The millennial investor raking in a 250% return

Written By limadu on Rabu, 04 Maret 2015 | 22.16

justin brosseau

They wanted to spend their money at the movies, but Justin passed on seeing "The Hangover" and started investing instead.

At age 15, he put almost all of his life savings, $650, into three stocks: Citi (C), GE (GE) and United Airlines (UAL). That was back in 2009. No one calls him an idiot now.

Justin made a nearly 250% return on his initial stock investments before he graduated from Miami University last spring. To put that another way, while his friends were spending money, he was making about $1,600.

That might be far from Warren Buffett's fortune, but it adds up.

"I enjoy taking risks," Justin, now 23, says. "I'll never stop investing. There's always a way to win. I just want to be that person to figure it out."

Justin's early success led him to invest more. Today, he has $12,300 in investment gains -- 19 times more than what he started with as a teenager.

Monday marks the six-year anniversary of the day the market hit its lowest point during the recession. Real people like Justin, not just the super rich, have profited from the stock market's rise.

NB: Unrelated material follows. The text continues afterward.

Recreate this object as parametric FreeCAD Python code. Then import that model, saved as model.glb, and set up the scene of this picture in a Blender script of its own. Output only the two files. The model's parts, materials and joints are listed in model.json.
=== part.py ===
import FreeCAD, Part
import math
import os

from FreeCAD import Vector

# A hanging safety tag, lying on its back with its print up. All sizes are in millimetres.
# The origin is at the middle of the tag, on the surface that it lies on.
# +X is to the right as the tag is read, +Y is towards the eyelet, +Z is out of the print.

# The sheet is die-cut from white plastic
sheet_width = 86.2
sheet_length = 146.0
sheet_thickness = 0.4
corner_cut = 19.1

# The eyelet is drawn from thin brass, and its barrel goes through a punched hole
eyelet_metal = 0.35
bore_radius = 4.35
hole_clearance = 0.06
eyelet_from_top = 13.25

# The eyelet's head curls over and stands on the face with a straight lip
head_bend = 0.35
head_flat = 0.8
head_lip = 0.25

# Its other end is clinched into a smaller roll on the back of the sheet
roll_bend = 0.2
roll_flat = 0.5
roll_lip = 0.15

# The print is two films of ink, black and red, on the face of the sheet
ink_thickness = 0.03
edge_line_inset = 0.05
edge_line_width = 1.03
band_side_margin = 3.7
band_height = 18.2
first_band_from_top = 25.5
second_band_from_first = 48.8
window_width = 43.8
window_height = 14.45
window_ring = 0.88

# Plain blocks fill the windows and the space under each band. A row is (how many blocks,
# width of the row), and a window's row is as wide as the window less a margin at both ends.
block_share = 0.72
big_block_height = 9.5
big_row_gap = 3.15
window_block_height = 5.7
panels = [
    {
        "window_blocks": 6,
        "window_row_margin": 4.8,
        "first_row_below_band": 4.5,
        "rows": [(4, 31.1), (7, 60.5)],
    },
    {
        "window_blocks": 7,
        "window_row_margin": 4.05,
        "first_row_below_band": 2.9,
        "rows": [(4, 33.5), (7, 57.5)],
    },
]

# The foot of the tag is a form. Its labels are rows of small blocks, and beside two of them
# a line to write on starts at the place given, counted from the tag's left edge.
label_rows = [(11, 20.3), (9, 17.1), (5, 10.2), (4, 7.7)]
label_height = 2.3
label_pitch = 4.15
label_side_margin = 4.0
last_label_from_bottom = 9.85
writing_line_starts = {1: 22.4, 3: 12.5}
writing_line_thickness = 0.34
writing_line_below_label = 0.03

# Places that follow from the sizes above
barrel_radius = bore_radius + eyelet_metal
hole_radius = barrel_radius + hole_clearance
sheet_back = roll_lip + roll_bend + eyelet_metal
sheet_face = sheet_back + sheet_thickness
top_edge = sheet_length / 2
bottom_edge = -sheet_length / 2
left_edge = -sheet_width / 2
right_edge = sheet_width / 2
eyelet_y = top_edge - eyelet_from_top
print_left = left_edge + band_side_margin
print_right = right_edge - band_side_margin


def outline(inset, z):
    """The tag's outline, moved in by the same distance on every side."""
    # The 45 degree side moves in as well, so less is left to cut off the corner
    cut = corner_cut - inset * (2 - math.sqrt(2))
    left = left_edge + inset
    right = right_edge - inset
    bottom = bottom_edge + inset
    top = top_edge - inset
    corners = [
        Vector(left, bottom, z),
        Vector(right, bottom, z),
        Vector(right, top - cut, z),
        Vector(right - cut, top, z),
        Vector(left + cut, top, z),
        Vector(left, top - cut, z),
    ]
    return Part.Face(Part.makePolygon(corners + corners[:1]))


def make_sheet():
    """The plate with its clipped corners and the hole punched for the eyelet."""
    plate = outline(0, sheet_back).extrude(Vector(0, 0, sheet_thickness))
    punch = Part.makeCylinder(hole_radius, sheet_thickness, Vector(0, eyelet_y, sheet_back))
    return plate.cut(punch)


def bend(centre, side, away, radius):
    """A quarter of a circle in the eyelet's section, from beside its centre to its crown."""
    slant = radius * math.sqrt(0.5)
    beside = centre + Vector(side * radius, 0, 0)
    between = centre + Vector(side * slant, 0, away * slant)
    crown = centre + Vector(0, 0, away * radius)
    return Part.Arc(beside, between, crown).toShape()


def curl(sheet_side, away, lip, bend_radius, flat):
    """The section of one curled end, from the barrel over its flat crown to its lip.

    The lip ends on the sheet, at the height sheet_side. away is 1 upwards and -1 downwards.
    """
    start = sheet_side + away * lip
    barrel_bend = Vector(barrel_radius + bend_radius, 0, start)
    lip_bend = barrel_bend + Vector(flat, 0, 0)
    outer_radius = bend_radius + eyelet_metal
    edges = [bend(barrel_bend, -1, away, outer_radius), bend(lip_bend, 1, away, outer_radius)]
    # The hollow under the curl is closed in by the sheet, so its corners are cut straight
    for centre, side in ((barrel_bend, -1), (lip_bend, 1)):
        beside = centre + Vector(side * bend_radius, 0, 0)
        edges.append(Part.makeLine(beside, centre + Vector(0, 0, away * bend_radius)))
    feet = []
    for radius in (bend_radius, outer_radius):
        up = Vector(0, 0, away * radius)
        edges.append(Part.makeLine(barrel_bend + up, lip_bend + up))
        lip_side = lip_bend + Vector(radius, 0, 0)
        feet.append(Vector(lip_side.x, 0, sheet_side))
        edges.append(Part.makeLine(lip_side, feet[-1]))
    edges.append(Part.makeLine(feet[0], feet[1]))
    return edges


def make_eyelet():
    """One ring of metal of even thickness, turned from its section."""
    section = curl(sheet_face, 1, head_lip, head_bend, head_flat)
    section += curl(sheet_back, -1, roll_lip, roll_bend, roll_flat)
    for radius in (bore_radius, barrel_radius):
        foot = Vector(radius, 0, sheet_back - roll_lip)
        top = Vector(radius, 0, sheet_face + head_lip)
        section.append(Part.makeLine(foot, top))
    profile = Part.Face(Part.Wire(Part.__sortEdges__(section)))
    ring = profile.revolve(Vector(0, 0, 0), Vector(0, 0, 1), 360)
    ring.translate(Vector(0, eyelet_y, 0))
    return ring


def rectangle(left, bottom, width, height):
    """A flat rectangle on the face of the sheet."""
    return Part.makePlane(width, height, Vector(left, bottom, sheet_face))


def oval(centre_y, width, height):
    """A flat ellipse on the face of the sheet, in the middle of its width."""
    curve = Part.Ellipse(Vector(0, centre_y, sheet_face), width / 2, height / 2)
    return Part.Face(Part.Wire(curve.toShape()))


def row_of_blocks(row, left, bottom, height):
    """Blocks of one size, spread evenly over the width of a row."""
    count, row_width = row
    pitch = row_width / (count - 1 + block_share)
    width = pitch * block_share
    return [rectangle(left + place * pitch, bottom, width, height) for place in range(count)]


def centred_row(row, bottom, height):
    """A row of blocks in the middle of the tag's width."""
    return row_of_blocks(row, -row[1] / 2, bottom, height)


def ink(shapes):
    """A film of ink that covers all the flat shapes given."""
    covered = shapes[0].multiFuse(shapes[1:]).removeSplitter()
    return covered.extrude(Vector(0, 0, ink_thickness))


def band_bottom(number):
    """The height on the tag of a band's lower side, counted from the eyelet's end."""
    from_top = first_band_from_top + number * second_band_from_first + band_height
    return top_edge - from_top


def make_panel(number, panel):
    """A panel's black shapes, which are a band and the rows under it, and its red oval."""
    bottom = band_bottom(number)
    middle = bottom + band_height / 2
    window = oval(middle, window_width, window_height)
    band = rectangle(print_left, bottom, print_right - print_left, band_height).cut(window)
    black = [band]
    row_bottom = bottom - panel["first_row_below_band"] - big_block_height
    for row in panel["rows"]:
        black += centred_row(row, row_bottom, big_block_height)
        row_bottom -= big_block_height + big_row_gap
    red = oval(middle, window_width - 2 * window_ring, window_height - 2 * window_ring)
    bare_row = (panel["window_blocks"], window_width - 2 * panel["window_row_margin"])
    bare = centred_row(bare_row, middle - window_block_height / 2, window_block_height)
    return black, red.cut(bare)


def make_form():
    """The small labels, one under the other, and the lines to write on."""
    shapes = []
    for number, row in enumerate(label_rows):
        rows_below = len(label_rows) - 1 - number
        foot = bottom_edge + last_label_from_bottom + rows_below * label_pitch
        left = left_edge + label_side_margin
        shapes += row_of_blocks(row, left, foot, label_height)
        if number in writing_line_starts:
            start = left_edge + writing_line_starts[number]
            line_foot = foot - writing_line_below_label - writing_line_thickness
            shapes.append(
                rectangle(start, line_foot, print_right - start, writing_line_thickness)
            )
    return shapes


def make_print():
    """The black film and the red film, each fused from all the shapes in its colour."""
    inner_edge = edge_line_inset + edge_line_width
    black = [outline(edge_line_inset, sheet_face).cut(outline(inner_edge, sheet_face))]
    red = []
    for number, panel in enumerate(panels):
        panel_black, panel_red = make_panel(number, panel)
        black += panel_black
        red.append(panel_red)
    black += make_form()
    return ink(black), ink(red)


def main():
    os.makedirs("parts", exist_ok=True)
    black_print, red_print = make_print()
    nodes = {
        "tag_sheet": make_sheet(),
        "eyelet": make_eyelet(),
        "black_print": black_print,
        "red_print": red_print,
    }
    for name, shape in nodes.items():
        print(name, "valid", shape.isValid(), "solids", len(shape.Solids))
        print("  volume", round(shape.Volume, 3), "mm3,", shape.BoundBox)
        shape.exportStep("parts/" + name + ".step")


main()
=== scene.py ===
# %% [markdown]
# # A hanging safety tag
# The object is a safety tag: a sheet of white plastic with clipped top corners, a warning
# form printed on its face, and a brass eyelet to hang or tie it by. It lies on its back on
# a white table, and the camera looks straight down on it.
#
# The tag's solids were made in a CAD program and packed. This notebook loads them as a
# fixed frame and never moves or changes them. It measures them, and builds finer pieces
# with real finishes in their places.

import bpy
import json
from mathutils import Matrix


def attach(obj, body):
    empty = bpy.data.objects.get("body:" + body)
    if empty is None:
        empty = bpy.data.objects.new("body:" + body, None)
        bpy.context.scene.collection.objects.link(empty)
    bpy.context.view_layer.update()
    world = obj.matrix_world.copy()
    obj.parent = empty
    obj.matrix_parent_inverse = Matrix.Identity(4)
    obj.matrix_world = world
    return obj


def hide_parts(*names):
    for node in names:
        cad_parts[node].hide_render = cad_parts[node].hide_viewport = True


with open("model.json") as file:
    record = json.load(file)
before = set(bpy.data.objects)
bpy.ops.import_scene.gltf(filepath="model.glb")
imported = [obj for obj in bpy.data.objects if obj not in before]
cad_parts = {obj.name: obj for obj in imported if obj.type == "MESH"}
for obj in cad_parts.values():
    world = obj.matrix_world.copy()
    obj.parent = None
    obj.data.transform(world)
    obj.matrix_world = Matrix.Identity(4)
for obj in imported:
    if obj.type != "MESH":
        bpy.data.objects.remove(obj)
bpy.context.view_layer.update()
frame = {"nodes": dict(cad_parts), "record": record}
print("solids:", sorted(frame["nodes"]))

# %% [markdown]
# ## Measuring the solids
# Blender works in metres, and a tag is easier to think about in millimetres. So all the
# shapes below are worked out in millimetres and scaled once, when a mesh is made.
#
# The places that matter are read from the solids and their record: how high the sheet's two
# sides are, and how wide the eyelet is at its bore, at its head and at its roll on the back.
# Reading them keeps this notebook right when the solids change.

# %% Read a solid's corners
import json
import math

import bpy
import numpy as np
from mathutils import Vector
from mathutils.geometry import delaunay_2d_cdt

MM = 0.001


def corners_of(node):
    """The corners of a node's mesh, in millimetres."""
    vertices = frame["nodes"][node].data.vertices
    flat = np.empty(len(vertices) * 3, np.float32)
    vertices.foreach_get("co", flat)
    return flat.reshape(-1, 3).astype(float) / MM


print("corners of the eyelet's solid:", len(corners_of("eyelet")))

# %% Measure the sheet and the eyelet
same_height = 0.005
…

You tell us: What would you do with $1,000 to invest?

Game-changing class: Justin's story starts far from Wall Street in a classroom in Naperville, Illinois. He took an investing class his sophomore year at Nequa Valley High School, a public school 40 miles west of Chicago. Brian Giovanini, his teacher, assigned students to create their own mock portfolio of stocks.

"His constant learning is unmatched by a lot of students I've had in class," Giovanini says. "I've no doubts that he's successful."

Justin picked United Airlines for his class project. He studied the company's finances and felt comfortable with the company since he understood what it did.

Related: The 2015 bargain: emerging market stocks

Summer of ... 2009: Justin turned his homework into a real investment after convincing his dad to cosign a Scottrade account with him. Justin bought United for $4 a share in 2009, and sold in 2014 for $41, or 10 times higher.

His strategy is simple: invest in companies for the long-term and do your homework. He wakes up most mornings at 5 a.m. to check out earnings reports, company news and the markets before they open.

Related: Apple stock is making regular Americans rich

"Relying on luck for anything is a bad habit," Justin says.

Justin looks at the typical yardsticks like sales, profits and earnings per share, but he pays special attention to how much companies' capital spending. It's considered a good measure of a company's confidence about the future.

Today he owns a diverse group of stocks, including Apple (AAPL, Tech30), Delta (DAL) and Pepsi (PEP), and he's started a 401(k) through his workplace.

A bourbon collector and football fanatic, Justin now lives in Cincinnati where he works as a consultant to manufacturing companies. In his spare time, he watches Jim Cramer's "Mad Money" on CNBC. He's even reading Cramer's book, "Confessions of a Street Addict."

His latest stock pick: When Best Buy's stock fell 14% in January to $34, Justin bought shares. Best Buy (BBY) has already rebounded to $39.

"Three weeks ago, their stock tanked. First thing I did was get in," Justin says.